In this case we held that the accrual of the cause of action for breach of contract occurred within six months of the date on which claimant’s assignor" filed its claim with the clerk of the court. If we were in error in this holding a judgment entered in behalf of claimant, had he succeeded in recovering an award, would have been void. Subsequently we dismissed his claim upon the merits and he has appealed and the Attorney-General has not. But, as we have seen from the authorities hereinabove cited, the Attorney-General may raise the question of jurisdiction when he defends the judgment of dismissal. The appellate court may decide that we were in error in our determination on the merits but also in error in finding that we had jurisdiction.

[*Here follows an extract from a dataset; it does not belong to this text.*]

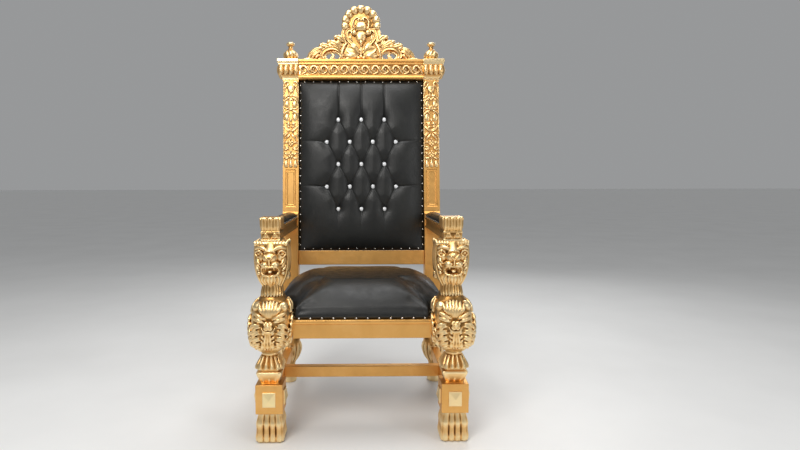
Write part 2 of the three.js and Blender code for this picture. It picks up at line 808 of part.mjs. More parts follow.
function armRail() {
  const front = LEG.y + ARM_BLOCK.rear + GAP;
  const { inner, outer, bottom, top } = ARM;
  const bead = 8;
  const ease = 5; // the beads slope down to the sunk faces
  const sunk = 4;
  const section = [
    [outer, bottom],
    [outer, bottom + bead],
    [outer - sunk, bottom + bead + ease],
    [outer - sunk, top - bead - ease],
    [outer, top - bead],
    [outer, top],
    [inner, top],
    [inner, top - bead],
    [inner + sunk, top - bead - ease],
    [inner + sunk, bottom + bead + ease],
    [inner, bottom + bead],
    [inner, bottom],
  ];
  return loft([section.map(([x, z]) => V(x, front, z)), section.map(([x, z]) => V(x, postFaceAt(z), z))]);
}

function armPad() {
  const front = LEG.y + ARM_BLOCK.rear + GAP;
  const bottom = ARM.top + GAP;
  const rise = ARM.padTop - bottom;
  const middle = (ARM.inner + ARM.outer) / 2;
  const half = (ARM.outer - ARM.inner) / 2;
  const arc = 6;
  const section = (along, share) =>
    range(arc + 1)
      .map((i) => {
        const a = Math.PI * (i / arc);
        const z = bottom + rise * share * Math.sin(a) ** 0.8;
        return V(middle + half * Math.cos(a), along(z), z);
      })
      .reverse();
  const at = (share) => (z) => lerp(front, postFaceAt(z), share);
  const shares = [
    [1, 0.8],
    [0.9, 1],
    [0.5, 1],
    [0.1, 1],
    [0, 0.7],
  ];
  return loft(shares.map(([along, full]) => section(at(along), full)));
}

function frontRail() {
  const end = LEG.x + headShift(425) - SHOULDER.core - GAP;
  const { railBottom, railTop, front } = SEAT;
  const rear = front + RAIL_THICK;
  const profile = [
    [rear, railBottom],
    [rear, railTop],
    [front + 5, railTop],
    [front, railTop - 4],
    [front + 1, railTop - 13],
    [front + 6, railTop - 18],
    [front + 6, railBottom],
  ];
  return moulding(profile, end);
}

// ---- Assembly -----------------------------------------------------------------------------------

const throne = new THREE.Group();
const back = new THREE.Group(); // everything that leans with the back
back.position.set(0, LEAN.y, LEAN.z);
back.rotation.x = -LEAN.angle;
throne.add(back);

function place(parent, name, geometry, material, x = 0, y = 0, z = 0) {
  const mesh = new THREE.Mesh(geometry, material());
  mesh.name = name;
  mesh.position.set(x, y, z);
  parent.add(mesh);
  return mesh;
}

/** Places a piece made for the +X side and its mirror image. */
function placePair(parent, name, geometry, material, x = 0, y = 0, z = 0) {
  place(parent, `${name}_right`, geometry, material, x, y, z);
  place(parent, `${name}_left`, geometry, material, -x, y, z).scale.x = -1;
}

const sideRailStart = LEG.y + SHOULDER.coreRear + GAP;
const stretcherStart = LEG.y + BLOCK.half + GAP;
const stretcherInner = LEG.x - STRETCHER.half - GAP;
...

We are cognizant of the admirable advice given by Judge Hubbs in Derby v. General Electric Co. (208 App. Div. 529 [1924]) and upon this application desire to do our duty in respect to the desirable objective of attaining brevity in the printed case on appeal. But the fourteen typewritten pages which the claimant proposes to omit and which the Attorney-General desires to include are, we believe, material to questions which may be argued on the appeal. Hence they should be included in the record. Settle order accordingly.